The variations or discrepancies in these accounts are not inexplicable, nor have they much importance. The difference of two thousand crowns in the amount of the ransom as given in the Victorial may possibly be explained as representing Pero Nino's share.
As regards the hostages, which the Victorial states were landed at Brest, this difficulty disappears when we remember that the judgment just cited does not state that the hostages were taken prisoners, but that only the sailors and their ships were arrested. When Devinter was rescued, he must have been taken on board one of the whalers of Harfleur, probably La Sirene, commanded by Guillaume Le Boucher and Jean Morart, who accompanied the hostages in Devinter's ship, as the agents of de Pontbriand, and the vessel probably made off for Brest, to join the chiefs, while the emissaries of the Captain of St Malo were busy arresting the inoffensive Jersey crews.
The other judgment of the Parlement de Paris, which we have mentioned, is dated 11 April 1409, and relates to the distribution of the ransom between the Breton and Norman sailors, It is a judgment ordering the registration of an agreement between Hector de Pontbriand and the six whalers of Harfleur.

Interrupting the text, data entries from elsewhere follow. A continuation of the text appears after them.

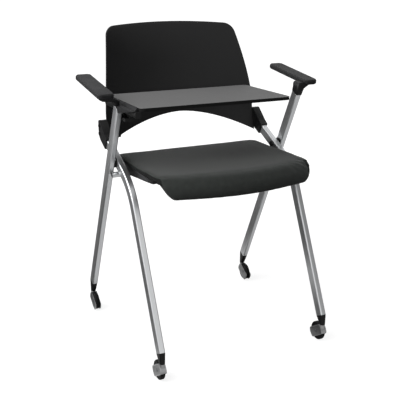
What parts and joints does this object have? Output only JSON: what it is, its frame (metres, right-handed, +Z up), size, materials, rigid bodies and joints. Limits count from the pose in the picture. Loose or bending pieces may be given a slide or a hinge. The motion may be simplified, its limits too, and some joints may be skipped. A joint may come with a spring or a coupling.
{
  "type": "nesting chair",
  "caption": "Nesting chair on swivel casters with crossed side frames, tip-up padded seat, moulded back shell, armrests and a folding writing tablet.",
  "frame": {"origin": "on the floor, midway between the front and rear caster stems and midway between the side frames", "axes": "+X to the right as seen from the front, +Y to the back of the chair, +Z up"},
  "size_m": [0.592, 0.4782, 0.792],
  "materials": {
    "tube": "satin silver powder coat",
    "black_plastic": "fine moulded texture",
    "shell": "semi-gloss moulding",
    "pad": "soft-touch moulding",
    "upholstery": "smooth close-woven cover",
    "board": "fine-grained laminate",
    "housing": "fine moulded texture",
    "hood": "smooth moulding",
    "tread": "soft tread",
    "rubber": "soft buffer",
    "fastener": "zinc plated"
  },
  "bodies": {
    "frame": {"rear_leg_left": "tube", "rear_leg_right": "tube", "front_leg_left": "tube", "front_leg_right": "tube", "cross_rail": "tube", "seat_stop_left": "tube", "seat_stop_right": "tube", "crossing_spacers": "black_plastic", "crossing_bolts": "fastener", "crossing_rivet_nuts": "fastener", "leg_plug_front_left": "black_plastic", "leg_plug_front_right": "black_plastic", "leg_plug_rear_left": "black_plastic", "leg_plug_rear_right": "black_plastic", "seat_bumpers": "rubber", "back_shell": "shell", "back_sleeve_left": "black_plastic", "back_sleeve_right": "black_plastic", "back_screws": "fastener", "arm_pad_left": "pad", "arm_pad_right": "pad", "arm_neck_left": "black_plastic", "arm_neck_right": "black_plastic", "arm_screws": "fastener", "tablet_pin": "fastener", "tablet_bracket": "black_plastic", "tablet_bracket_screws": "fastener"},
    "seat": {"seat_cushion": "upholstery", "seat_pan": "black_plastic", "seat_hinge_left": "black_plastic", "seat_hinge_right": "black_plastic", "seat_hinge_screws": "fastener"},
    "tablet": {"tablet_top": "board", "tablet_carrier": "housing", "tablet_hub_cap": "black_plastic", "tablet_screws": "fastener"},
    "caster_front_left": {"caster_stem_front_left": "fastener", "caster_hood_front_left": "hood", "caster_axle_front_left": "fastener"},
    "caster_front_right": {"caster_stem_front_right": "fastener", "caster_hood_front_right": "hood", "caster_axle_front_right": "fastener"},
    "caster_rear_left": {"caster_stem_rear_left": "fastener", "caster_hood_rear_left": "hood", "caster_axle_rear_left": "fastener"},
    "caster_rear_right": {"caster_stem_rear_right": "fastener", "caster_hood_rear_right": "hood", "caster_axle_rear_right": "fastener"},
    "wheel_front_left": {"wheel_hub_front_left": "black_plastic", "tyre_front_left": "tread"},
    "wheel_front_right": {"wheel_hub_front_right": "black_plastic", "tyre_front_right": "tread"},
    "wheel_rear_left": {"wheel_hub_rear_left": "black_plastic", "tyre_rear_left": "tread"},
    "wheel_rear_right": {"wheel_hub_rear_right": "black_plastic", "tyre_rear_right": "tread"}
  },
  "joints": [
    {"name": "seat_tip", "type": "hinge", "parent": "frame", "child": "seat", "pos_m": [0, 0.02512, 0.44104], "axis": [-1, 0, 0], "range_deg": [0, 80]},
    {"name": "tablet_flip", "type": "hinge", "parent": "frame", "child": "tablet", "pos_m": [-0.2195, -0.05002, 0.61247], "axis": [0, -1, 0], "range_deg": [0, 85]},
    {"name": "swivel_front_left", "type": "hinge", "parent": "frame", "child": "caster_front_left", "pos_m": [-0.2245, -0.23, 0.055], "axis": [0, 0, 1], "continuous": true},
    {"name": "roll_front_left", "type": "hinge", "parent": "caster_front_left", "child": "wheel_front_left", "pos_m": [-0.2245, -0.213, 0.024], "axis": [1, 0, 0], "continuous": true},
    {"name": "swivel_front_right", "type": "hinge", "parent": "frame", "child": "caster_front_right", "pos_m": [0.2245, -0.23, 0.055], "axis": [0, 0, 1], "continuous": true},
    {"name": "roll_front_right", "type": "hinge", "parent": "caster_front_right", "child": "wheel_front_right", "pos_m": [0.2245, -0.213, 0.024], "axis": [1, 0, 0], "continuous": true},
    {"name": "swivel_rear_left", "type": "hinge", "parent": "frame", "child": "caster_rear_left", "pos_m": [-0.2435, 0.23, 0.055], "axis": [0, 0, 1], "continuous": true},
    {"name": "roll_rear_left", "type": "hinge", "parent": "caster_rear_left", "child": "wheel_rear_left", "pos_m": [-0.2435, 0.213, 0.024], "axis": [1, 0, 0], "continuous": true},
    {"name": "swivel_rear_right", "type": "hinge", "parent": "frame", "child": "caster_rear_right", "pos_m": [0.2435, 0.23, 0.055], "axis": [0, 0, 1], "continuous": true},
    {"name": "roll_rear_right", "type": "hinge", "parent": "caster_rear_right", "child": "wheel_rear_right", "pos_m": [0.2435, 0.213, 0.024], "axis": [1, 0, 0], "continuous": true}
  ],
  "couplings": [
    {"joint": "tablet_flip", "follows": "seat_tip", "ratio": 1.0625}
  ]
}
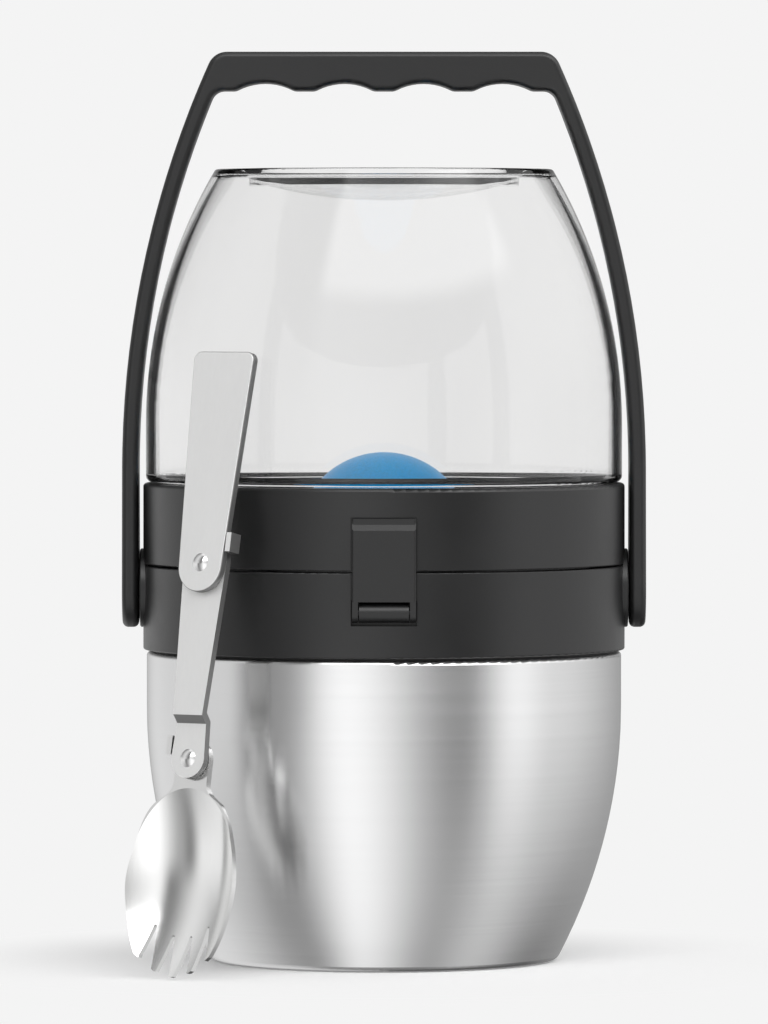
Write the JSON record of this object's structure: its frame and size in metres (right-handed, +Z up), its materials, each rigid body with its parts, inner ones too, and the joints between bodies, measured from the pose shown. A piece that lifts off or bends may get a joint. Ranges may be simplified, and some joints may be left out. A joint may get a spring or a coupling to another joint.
{
  "type": "insulated food jar",
  "caption": "Insulated food jar: steel vacuum bowl, black latched collars, clear upturned bowl over a freezer pack, swinging carry handle and a folding spork.",
  "frame": {"origin": "centre of the jar's foot, on the surface it stands on", "axes": "+Z up, -Y towards the front latch, +X to the right seen from the front"},
  "size_m": [0.1368, 0.1412, 0.2372],
  "materials": {
    "shell_steel": "satin",
    "liner_steel": "satin",
    "getter_metal": "matte",
    "black_plastic": "satin",
    "handle_plastic": "satin",
    "divider_plastic": "satin",
    "black_rubber": "matte",
    "silicone": "satin",
    "insulating_foam": "matte",
    "blue_plastic": "gloss",
    "freezer_gel": "gloss",
    "clear_plastic": "gloss",
    "pin_steel": "polished",
    "spork_steel": "polished",
    "rivet_steel": "polished"
  },
  "bodies": {
    "jar": {"outer_shell": "shell_steel", "inner_liner": "liner_steel", "base_plate": "liner_steel", "vacuum_getter": "getter_metal", "lower_collar": "black_plastic", "collar_seal": "black_rubber", "rear_latch_pin": "pin_steel", "front_latch_pin": "pin_steel", "right_pivot_pin": "black_plastic", "left_pivot_pin": "black_plastic"},
    "top_unit": {"upper_collar": "black_plastic", "divider_plate": "divider_plastic", "divider_foam": "insulating_foam", "divider_underside": "divider_plastic", "hot_seal": "silicone"},
    "freezer_pack": {"freezer_shell": "blue_plastic", "freezer_gel": "freezer_gel", "freezer_base": "blue_plastic"},
    "seal_ring": {"bowl_seal": "silicone"},
    "clear_bowl": {"top_bowl": "clear_plastic"},
    "front_latch": {"front_latch": "black_plastic"},
    "rear_latch": {"rear_latch": "black_plastic"},
    "bail": {"carry_handle": "handle_plastic"},
    "spork_foot": {"spork_bowl": "spork_steel", "lower_rivet": "rivet_steel"},
    "spork_middle": {"spork_link": "spork_steel", "upper_rivet": "rivet_steel"},
    "spork_grip": {"spork_handle": "spork_steel"}
  },
  "joints": [
    {"name": "handle_swing", "type": "hinge", "parent": "jar", "child": "bail", "pos_m": [0, 0, 0.0972], "axis": [-1, 0, 0], "range_deg": [-100, 100]},
    {"name": "top_lift", "type": "slide", "parent": "jar", "child": "top_unit", "axis": [0, 0, 1], "range_m": [0, 0.005]},
    {"name": "front_latch_hinge", "type": "hinge", "parent": "jar", "child": "front_latch", "pos_m": [0, -0.062, 0.093], "axis": [1, 0, 0], "range_deg": [0, 110]},
    {"name": "rear_latch_hinge", "type": "hinge", "parent": "jar", "child": "rear_latch", "pos_m": [0, 0.062, 0.093], "axis": [-1, 0, 0], "range_deg": [0, 110]},
    {"name": "freezer_pack_lift", "type": "slide", "parent": "top_unit", "child": "freezer_pack", "axis": [0, 0, 1], "range_m": [0, 0.05]},
    {"name": "bowl_rise", "type": "slide", "parent": "top_unit", "child": "seal_ring", "axis": [0, 0, 1], "range_m": [0, 0.004]},
    {"name": "bowl_twist", "type": "hinge", "parent": "seal_ring", "child": "clear_bowl", "pos_m": [0, 0, 0.12], "axis": [0, 0, 1], "range_deg": [0, 360]},
    {"name": "spork_lift", "type": "slide", "parent": "jar", "child": "spork_foot", "axis": [-0.2796, -0.4145, 0.866], "range_m": [0, 0.12]},
    {"name": "spork_lower_fold", "type": "hinge", "parent": "spork_foot", "child": "spork_middle", "pos_m": [-0.04891, -0.06196, 0.05561], "axis": [0.548, 0.8124, -0.1994], "range_deg": [0, 178]},
    {"name": "spork_upper_fold", "type": "hinge", "parent": "spork_middle", "child": "spork_grip", "pos_m": [-0.04581, -0.05736, 0.1054], "axis": [-0.548, -0.8124, 0.1994], "range_deg": [0, 178]}
  ],
  "couplings": [
    {"joint": "front_latch_hinge", "follows": "top_lift", "rad_per_m": 383.95},
    {"joint": "rear_latch_hinge", "follows": "top_lift", "rad_per_m": 383.95},
    {"joint": "bowl_rise", "follows": "bowl_twist", "m_per_rad": 0.00063662}
  ]
}
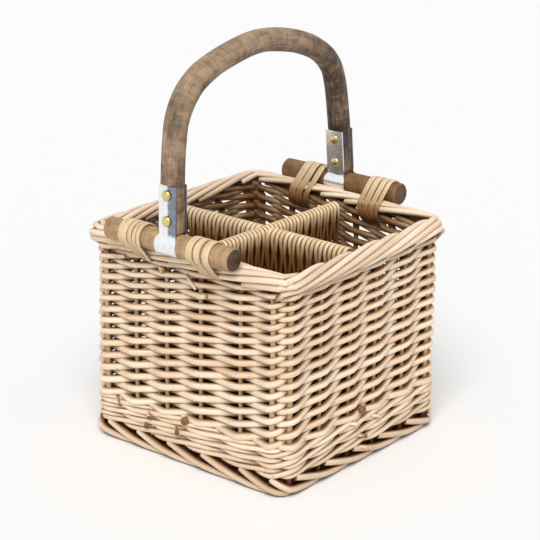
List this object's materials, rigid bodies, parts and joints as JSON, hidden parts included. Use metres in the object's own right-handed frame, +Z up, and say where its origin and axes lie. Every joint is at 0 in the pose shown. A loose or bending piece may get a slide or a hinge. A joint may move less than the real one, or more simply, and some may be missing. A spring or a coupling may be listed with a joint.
{
  "type": "wine bottle basket",
  "caption": "Square willow basket with crossed woven dividers for wine bottles and a bentwood bail strapped to two rods lashed on the rim.",
  "frame": {"origin": "middle of the footprint, on the surface the basket stands on", "axes": "+Z up; the front wall, which carries the front perch rod, faces -Y; the right wall faces +X; both perch rods run along X"},
  "size_m": [0.232, 0.2726, 0.3716],
  "materials": {
    "willow": "woven buff willow, satin",
    "willow_stakes": "peeled willow sticks, satin",
    "perch_wood": "bare brown stick, matt, darker sawn ends",
    "cane": "split cane, satin",
    "bail_wood": "steam-bent stick, matt, mottled grey-brown",
    "strap_metal": "bright thin sheet, hand bent",
    "rivet_brass": "domed heads, softly worn"
  },
  "bodies": {
    "basket": {"foot_border": "willow", "base_weave": "willow", "wale_front": "willow", "wale_right": "willow", "wale_back": "willow", "wale_left": "willow", "siding_front": "willow", "siding_right": "willow", "siding_back": "willow", "siding_left": "willow", "rim_front": "willow", "rim_right": "willow", "rim_back": "willow", "rim_left": "willow", "divider_long": "willow", "divider_cross": "willow", "stake_front_1": "willow_stakes", "stake_front_2": "willow_stakes", "stake_front_3": "willow_stakes", "stake_front_4": "willow_stakes", "stake_front_5": "willow_stakes", "stake_front_6": "willow_stakes", "stake_right_1": "willow_stakes", "stake_right_2": "willow_stakes", "stake_right_3": "willow_stakes", "stake_right_4": "willow_stakes", "stake_right_5": "willow_stakes", "stake_right_6": "willow_stakes", "stake_back_1": "willow_stakes", "stake_back_2": "willow_stakes", "stake_back_3": "willow_stakes", "stake_back_4": "willow_stakes", "stake_back_5": "willow_stakes", "stake_back_6": "willow_stakes", "stake_left_1": "willow_stakes", "stake_left_2": "willow_stakes", "stake_left_3": "willow_stakes", "stake_left_4": "willow_stakes", "stake_left_5": "willow_stakes", "stake_left_6": "willow_stakes", "base_stick_1": "willow_stakes", "base_stick_2": "willow_stakes", "base_stick_3": "willow_stakes", "divider_low_bar_long": "willow_stakes", "divider_low_bar_cross": "willow_stakes", "divider_top_bar_long": "willow_stakes", "divider_top_bar_cross": "willow_stakes", "front_rod": "perch_wood", "back_rod": "perch_wood", "front_lashing_left": "cane", "front_lashing_right": "cane", "back_lashing_left": "cane", "back_lashing_right": "cane"},
    "handle": {"bail": "bail_wood", "front_strap": "strap_metal", "back_strap": "strap_metal", "front_rivet_lower": "rivet_brass", "front_rivet_upper": "rivet_brass", "back_rivet_lower": "rivet_brass", "back_rivet_upper": "rivet_brass"}
  },
  "joints": [
    {"name": "handle_slide", "type": "slide", "parent": "basket", "child": "handle", "axis": [1, 0, 0], "range_m": [-0.0035, 0.012]}
  ]
}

The names of the captains of the vessels are: Robin Loti, Guillaume Le Boucher, Jean Morard, Geoffroy Boulart, Samson Bart dit Pinte, and Perrotin de Bayonne. They were associated in the defence of Harfleur and the coast of Normandy, with the famous sea captain Robert de Braquemont, who had at one time been an Admiral of Castille and thus represented the alliance between France and that country. His association with those who took part in the Jersey expedition explains the reference in the ‘’Victorial’’ to the co-operation of several Norman nobles with Hector de Pontbriand.
But to return to the ransom dispute. The corsairs of Harfleur were to receive 2,000 livres, and de Pontbriand had signed a bond for this amount in their favour, upon which he had paid a few instalments. When they claimed the balance, he claimed to make a set-off of some porbion of the costs incurred in the action brought by the Captain of St Malo. The court, with the consent of the parties, arranged for a settlement within six weeks.
The parties were in the meantime to attempt to come to some arrangement as regards this set-off, and if they failed, two of the King's Councillors were to decide the question.
And here this episode closes. The scenes of violence and spoliation to which the inhabitants of these islands were exposed during the Hundred Years War, must have been terrible. If we could trace with any precision of details the numberless attacks to which they were subjected in those times, we would obtain a fairly complete picture of the naval warfare between France and England in the great fight for the supremacy of the sea, and assuredly, many a fresh glimpse or its strenuous nature.
Froissart and other contemporary chroniclers do not draw for us as clear and graphic a picture as we could wish of naval warfare, for the very good reason that they were not eye-witnesses of the incidents they relate. The Victorial is an exception, for its author followed his hero wherever he went throughout his long career on sea and land, and it is this which gives value to his fascinating narrative.